Auch eine verbreitete Feindselig- oder Gleichgültigkeit gegen Deutschland sieht Schmid nicht: Die Hälfte der Muslime engagiere sich in deutschen Vereinen, Parteien, Gewerkschaften. Die CDU-Politikerin Rita Süssmuth, die bis 2001 die von Rot-Grün berufene Zuwanderungskommission leitete, liest auch aus dem Andrang zu den Integrationskursen Integrationswillen: „Die Nachfrage ist größer als die finanziellen Möglichkeiten“, sagte sie dem Tagesspiegel, und weit über 60 Prozent der Teilnehmer seien Frauen. Weil 15 Millionen Euro fehlten, müsse man seit Juli Bewerber auf später vertrösten.

Als wichtigste Handlungsfelder der Integration nennt der Bericht – nicht überraschend – wieder Bildung und Sprache. BAMF-Chef Schmid plädierte dafür, Deutsch weiter auf relativ hohem Niveau als „Bildungssprache“ zu vermitteln.
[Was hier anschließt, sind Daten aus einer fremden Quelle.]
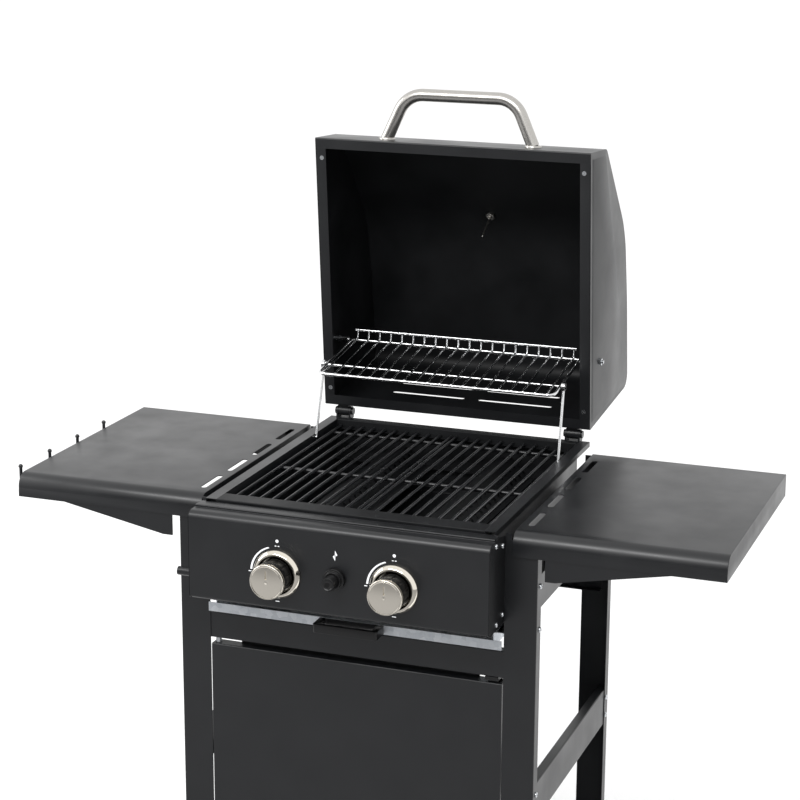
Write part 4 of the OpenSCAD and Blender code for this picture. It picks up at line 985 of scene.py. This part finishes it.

Viele Kinder scheiterten in der Schule oft nicht an Fächern, sondern an der Sprache, die sie für sie brauchten, heißt es im Text, der auffallend darauf setzt, die Migranten selbst einzubeziehen – sei es durch Bildung der Eltern dieser Kinder, sei es durch Lehrkräfte mit ausländischen Wurzeln. Derzeit machen sie nur 1,2 Prozent der deutschen Pädagogen aus und sind auch im Lehramtsstudium, anders als unter Ingenieuren, Ärzten, Betriebswirten, weit unterdurchschnittlich vertreten. Empfohlen wird hier mehr Werbung für den Beruf in den Migrantencommunities und die „interkulturelle Öffnung der Lehrerschaft“.

Wenige Stunden, bevor de Maizière und Schmid ihr 200-Seiten-Programm vorstellten, hatte die Opposition die bisher heftigsten Angriffe auf die Beauftragte der Bundesregierung für Migration, Flüchtlinge und Integration gefahren. Staatsministerin Maria Böhmer (CDU) sei eine „Fehlbesetzung“, „Frühstücksdirektorin“, „Grüßtante“ (SPD), „eine Schauspielerin, die große Ankündigungen macht, tatsächlich aber nichts bewegt“ (Grüne). Der Vorwurf, Böhmer verstehe sich anders als alle ihre Vorgängerinnen nicht als Anwältin der Migranten, sondern als Transmissionsriemen von Regierungsabsichten, ist nicht neu. De Maizières Programm-Veröffentlichung am Mittwoch gibt aber erneut Hinweise darauf, dass praktische Politik nach wie vor in seinem Hause gemacht wird. Im Text selbst wird der „Nationale Integrationsplan“, den Böhmer mit der Kanzlerin vor drei Jahren präsentierte, als Vorarbeit geführt, an die „angeknüpft werden“ konnte. Warum Böhmer nicht dabei sei, wollte am Mittwoch ein Journalist wissen. De Maizières knappe Antwort: Weil sie in Kanada sei.